Las que no viven en castillos sino en pequeñas moradas que mantienen siempre
pulcras, que en vez de comer perdices en grandes banquetes, se preocupan porque
no te falte el plato en la mesa. Las que no salen de un cuento, sino que
se inventan las mejores historias que te arropen por las noches. Las que no esperan en
balcones a que su príncipe vaya a buscarlas. Sino que van en coche, caminan o cogen un autobús para buscar a su principito. Estas princesas no disponen de un séquito a su
servicio ni viven despreocupadas porque no les falta de nada.

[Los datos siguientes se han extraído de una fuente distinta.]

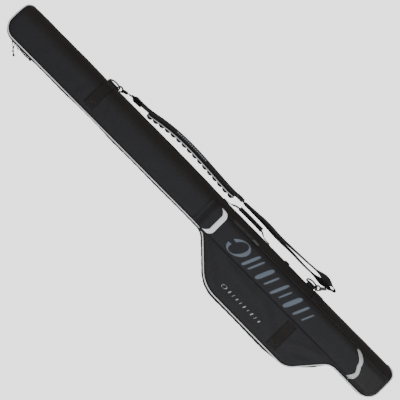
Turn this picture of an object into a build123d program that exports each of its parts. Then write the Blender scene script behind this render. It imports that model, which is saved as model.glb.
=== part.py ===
"""Rod case: a long padded soft case for fishing rods with their reels on, lying on its back.

+X runs from the base end to the tip end, +Y from the spine to the zipped side, +Z out of the front.
The origin is on the flat back, half way along the case and on the centre line of its rod tube.
All sizes are in millimetres.
"""

from build123d import *
from math import asin, cos, radians, sin
import os

# ---------------------------------------------------------------- driving dimensions

CASE_LENGTH = 1644.0  # between the end panels, without the piping
THICKNESS = 110.0
SPINE_Y = -62.0
TUBE_Y = 54.0  # zipped edge of the rod tube, from the tip to the reel compartment
BASE_Y = 63.0  # zipped edge between the reel compartment and the base end
REEL_Y = 176.0  # zipped edge of the reel compartment
SPINE_RADIUS = 45.0
PANEL_WALL = 6.0  # foam between two layers of polyester
LINING_WALL = 2.0
ZIP_Z = 60.0  # height of the zip line and of the fold along the spine
ZIP_GAP = 0.3
TAPE_WIDTH = 6.0
PIPING = 3.0
WRAP_Y = -20.0  # the wrap-round panel ends here and the gusset begins

WEBBING = 38.0
WEBBING_THICKNESS = 2.4
BAND_WIDTH = 40.0
BAND_THICKNESS = 2.0
UPPER_BAND_X = 459.0
LOWER_BAND_X = -480.0

POCKET_TIP_X = -60.0
POCKET_TRIM_X = -718.0
POCKET_LOW_Y, POCKET_HIGH_Y = -31.0, 54.0
POCKET_HEIGHT = 16.0
POCKET_WALL = 2.5

FLAP_SEAM_X = -24.0
FLAP_FREE_X = -100.0
FLAP_LOW_Y, FLAP_HIGH_Y = -38.0, 50.0

RING_Y, RING_Z = -70.0, 36.0  # axis of the D-rings' straight bars
RING_WIRE = 2.75
RING_HALF = 21.75
RING_LEG = 5.0
RING_TILT = 25.0  # degrees out from straight down
UPPER_RING_X = 459.0
LOWER_RING_X = -445.0

STRAP_Z = 23.0  # middle height of the shoulder strap, which stands on edge beside the spine
HOOK_REACH = 52.0  # from the D-ring to the bar that the strap loops round
HANDLE_TIP_X, HANDLE_BASE_X = -78.0, -210.0
HANDLE_Y, HANDLE_Z = -66.5, 45.0  # line that the carry handle swings about

HALF = CASE_LENGTH / 2
FRONT_Z = THICKNESS

# Plan outline of the panels, corner by corner, each with the radius of its curve.
OUTLINE = [
    ((HALF - 2, SPINE_Y), 14),
    ((HALF, TUBE_Y), 44),
    ((-74, TUBE_Y), 60),
    ((-200, REEL_Y), 115),
    ((-557, REEL_Y), 62),
    ((-653, BASE_Y), 50),
    ((-HALF, BASE_Y), 45),
    ((-HALF, SPINE_Y), 25),
]


# ---------------------------------------------------------------- shared shapes


def plan_block(inset, low, high):
    """Block with the case's plan outline, taken in by inset, between two heights."""
    with BuildPart() as block:
        with BuildSketch(Plane.XY.offset(low)):
            with BuildLine():
                Polyline(*[corner for corner, _ in OUTLINE], close=True)
            make_face()
            for corner, radius in OUTLINE:
                fillet(vertices().sort_by_distance(corner)[0], radius=radius)
            if inset:
                offset(amount=-inset)
        extrude(amount=high - low)
    return block.part


def case_block(inset):
    """The whole closed case, rounded along its spine, taken in by inset on every side."""
    with BuildPart() as block:
        add(plan_block(inset, inset, THICKNESS - inset))
        with BuildSketch(Plane.YZ.offset(-CASE_LENGTH)):
            with Locations((SPINE_Y + inset, inset)):
                Rectangle(2 * REEL_Y, THICKNESS - 2 * inset, align=(Align.MIN, Align.MIN))
            spine_corners = vertices().group_by(Axis.X)[0]
            fillet(spine_corners, radius=SPINE_RADIUS - inset)
        extrude(amount=2 * CASE_LENGTH, mode=Mode.INTERSECT)
    return block.part


def room(x_low, x_high, y_low, y_high, z_low, z_high):
    """A plain box between two corners, used to cut other shapes."""
    with BuildPart() as block:
        with Locations((x_low, y_low, z_low)):
            Box(x_high - x_low, y_high - y_low, z_high - z_low, align=(Align.MIN,) * 3)
    return block.part


def finish(piece, name):
    """Labels a finished piece and writes it as the STEP file of its node."""
    piece.part.label = name
    export_step(piece.part, f"parts/{name}.step")


os.makedirs("parts", exist_ok=True)

FAR = CASE_LENGTH
BELOW_ZIP = room(-FAR, FAR, -FAR, FAR, -9, ZIP_Z - ZIP_GAP)
ABOVE_ZIP = room(-FAR, FAR, -FAR, FAR, ZIP_Z + ZIP_GAP, THICKNESS + 9)
OUTER = case_block(0)
PADDED = case_block(PANEL_WALL)
LINED = case_block(PANEL_WALL + LINING_WALL)
SKIN = case_block(-BAND_THICKNESS)


# ---------------------------------------------------------------- back half and lid shells


def panel(half, gusset_low, gusset_high):
    """Padded panel of one half: its flat face and its half of the wrap-round spine."""
    with BuildPart() as piece:
        add(OUTER)
        add(PADDED, mode=Mode.SUBTRACT)
        add(half, mode=Mode.INTERSECT)
        add(gusset_zone(gusset_low, gusset_high), mode=Mode.SUBTRACT)
    return piece


def gusset_zone(low, high, outer=-1.0, inner=PANEL_WALL):
    """Ring round the tip, the zipped side and the base, between two heights."""
    with BuildPart() as ring:
        add(plan_block(outer, low, high))
        add(plan_block(inner, low - 1, high + 1), mode=Mode.SUBTRACT)
        add(room(-FAR, FAR, WRAP_Y, FAR, low, high), mode=Mode.INTERSECT)
    return ring.part


def lining(half):
    """Smooth inner lining of one half."""
    with BuildPart() as piece:
        add(PADDED)
        add(LINED, mode=Mode.SUBTRACT)
        add(half, mode=Mode.INTERSECT)
    return piece


BACK_TAPE_Z = ZIP_Z - ZIP_GAP - TAPE_WIDTH
FRONT_TAPE_Z = ZIP_Z + ZIP_GAP + TAPE_WIDTH

back_panel = panel(BELOW_ZIP, PANEL_WALL, ZIP_Z + 1)
finish(back_panel, "back_panel")
front_panel = panel(ABOVE_ZIP, ZIP_Z - 1, THICKNESS - PANEL_WALL)
finish(front_panel, "front_panel")

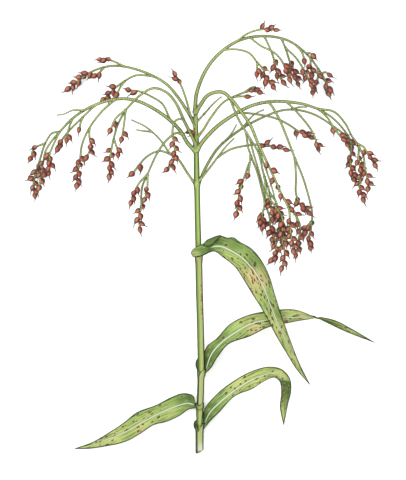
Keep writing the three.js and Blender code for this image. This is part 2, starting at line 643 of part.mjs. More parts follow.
// A pointed, slightly flat ovoid from its base along a heading
function spikeletSolid(base, along, face, size) {
  const last = SPIKELET_RINGS.length - 1;
  const geometry = new THREE.CylinderGeometry(1, 1, last, SPIKELET_SIDES, last, false);
  const side = new THREE.Vector3().crossVectors(along, face).normalize();
  const position = geometry.attributes.position;
  for (let i = 0; i < position.count; i += 1) {
    const ring = Math.round(position.getY(i) + last / 2);
    const [share, girth] = SPIKELET_RINGS[ring];
    const reach = share * SPIKELET_LENGTH * size + (ring === last ? SPIKELET_AWN : 0);
    const place = base
      .clone()
      .addScaledVector(along, reach)
      .addScaledVector(side, (position.getX(i) * girth * SPIKELET_WIDTH * size) / 2)
      .addScaledVector(face, (position.getZ(i) * girth * SPIKELET_DEPTH * size) / 2);
    position.setXYZ(i, place.x, place.y, place.z);
  }
  return toSolid(geometry);
}

// The spikelets of one limb: the last sits on the tip and the others turn out to alternate sides
function limbSpikelets({ at, spikelets, run }, seed) {
  const random = seeded(seed);
  const curve = curveThrough(at);
  const length = curve.getLength();
  const solids = [];
  for (let k = 0; k < spikelets; k += 1) {
    const back = spikelets > 1 ? (run * k) / (spikelets - 1) : 0;
    const share = Math.max(0, 1 - (back + SPIKELET_SEAT) / length);
    const base = nearestOn([at], curve.getPointAt(share));
    const heading = curve.getTangentAt(share);
    const [side, up] = crossAxes(heading);
    const turn = Math.PI * k + (k % 3 === 2 ? THIRD_TURN : 0) + (random() - 0.5) * TURN_SPREAD;
    const lean = SPIKELET_SPLAY + (random() - 0.5) * SPLAY_SPREAD;
    const splay = THREE.MathUtils.degToRad(k === 0 ? TIP_SPLAY : lean);
    const outward = side.clone().multiplyScalar(Math.cos(turn)).addScaledVector(up, Math.sin(turn));
    const along = heading.clone().multiplyScalar(Math.cos(splay)).addScaledVector(outward, Math.sin(splay));
    const face = up.clone().addScaledVector(along, -up.dot(along)).normalize();
    const size = 1 + (random() - 0.5) * SIZE_SPREAD;
    solids.push(spikeletSolid(base, along, face, size));
  }
  return solids;
}

function spraySolid(limbs, sprayNumber, culmRoom) {
  const solids = rooted(limbs).flatMap((limb, k) => {
    const own = limb.spikelets ? limbSpikelets(limb, sprayNumber * 100 + k) : [];
    return [limbTube(limb), ...own];
  });
  return wasm.Manifold.union(solids).subtract(culmRoom);
}

const stalk = new THREE.Group();
stalk.name = 'sorghum_stalk';

const culm = wasm.Manifold.union([culmSolid(0), ...CULM_TWIGS.map(limbTube)]);
stalk.add(toMesh('culm', culm, finishes.culm));

for (const [name, leaf] of Object.entries(LEAVES)) {
  const solid = wasm.Manifold.union([sheathSolid(leaf.sheath), bladeSolid(leaf)]);
  stalk.add(toMesh(name, solid, finishes.leaf));
}

const culmRoom = culmSolid(GAP);
Object.entries(SPRAYS).forEach(([name, limbs], k) => {
  stalk.add(toMesh(name, spraySolid(limbs, k + 1, culmRoom), finishes.spray));
});

export default stalk;
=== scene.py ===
"""A cut sorghum stalk with its open, drooping seed head, lying on a pale surface.

Sizes are millimetres until a mesh is made. The stalk lies along +Y and +Z points up from the surface.
Every piece takes the place of one node of the frame, which holds the same stalk in plain solids.
"""

import logging
import math
from bisect import bisect_right
from collections.abc import Iterable, Iterator, Sequence
from dataclasses import dataclass, field
from enum import Enum
from functools import reduce

import bpy
from bpy.types import Material, Node, NodeInputs, NodeOutputs, NodeTree, Object, Scene
from bpy.types import NodeSocket as Socket
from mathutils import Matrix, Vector


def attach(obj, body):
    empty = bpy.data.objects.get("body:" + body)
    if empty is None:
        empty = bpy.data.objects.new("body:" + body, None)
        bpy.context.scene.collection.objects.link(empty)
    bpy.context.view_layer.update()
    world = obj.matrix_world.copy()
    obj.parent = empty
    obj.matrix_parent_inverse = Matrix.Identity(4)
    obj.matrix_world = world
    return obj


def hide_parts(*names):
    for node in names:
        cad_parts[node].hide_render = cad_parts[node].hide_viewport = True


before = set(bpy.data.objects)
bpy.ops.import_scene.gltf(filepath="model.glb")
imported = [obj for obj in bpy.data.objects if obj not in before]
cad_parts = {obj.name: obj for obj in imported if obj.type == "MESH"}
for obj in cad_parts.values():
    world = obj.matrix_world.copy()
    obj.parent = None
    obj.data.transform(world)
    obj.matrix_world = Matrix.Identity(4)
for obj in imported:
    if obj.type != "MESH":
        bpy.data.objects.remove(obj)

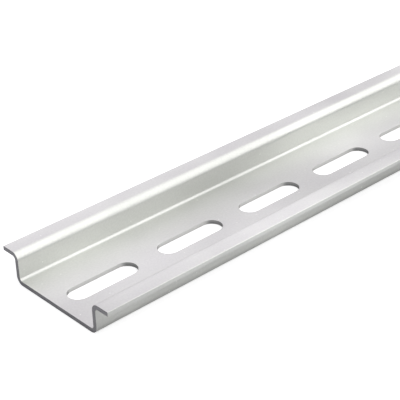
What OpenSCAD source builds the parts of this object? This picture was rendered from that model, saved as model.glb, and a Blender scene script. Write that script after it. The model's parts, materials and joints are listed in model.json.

Al contrario, muchas
veces, se ponen a tu servicio sin horarios ni límites y su mayor preocupación
es que vivas bien. Pueden tener ayuda o estar solas. Si tienen un mal día o están cansadas, sacan fuerzas para que el tuyo termine bien. A menudo no aparecen como protagonistas, cuando se merecen serlo. No son ellas las rescatadas sino que te levantan a ti de las caídas, te curan las heridas y te secan las lágrimas.
Puede que, a primera vista, no parezcan princesas
porque no son como las convencionales. Se parecen más a unas heroínas reales. Y
es que, en el fondo, más que princesas, merecen ser tratadas como lo que son,
unas reinas, las reinas de la casa. Esas princesas a las que comúnmente
llamamos MAMÁ, se merecen que les dediquemos este día y los 364 restantes.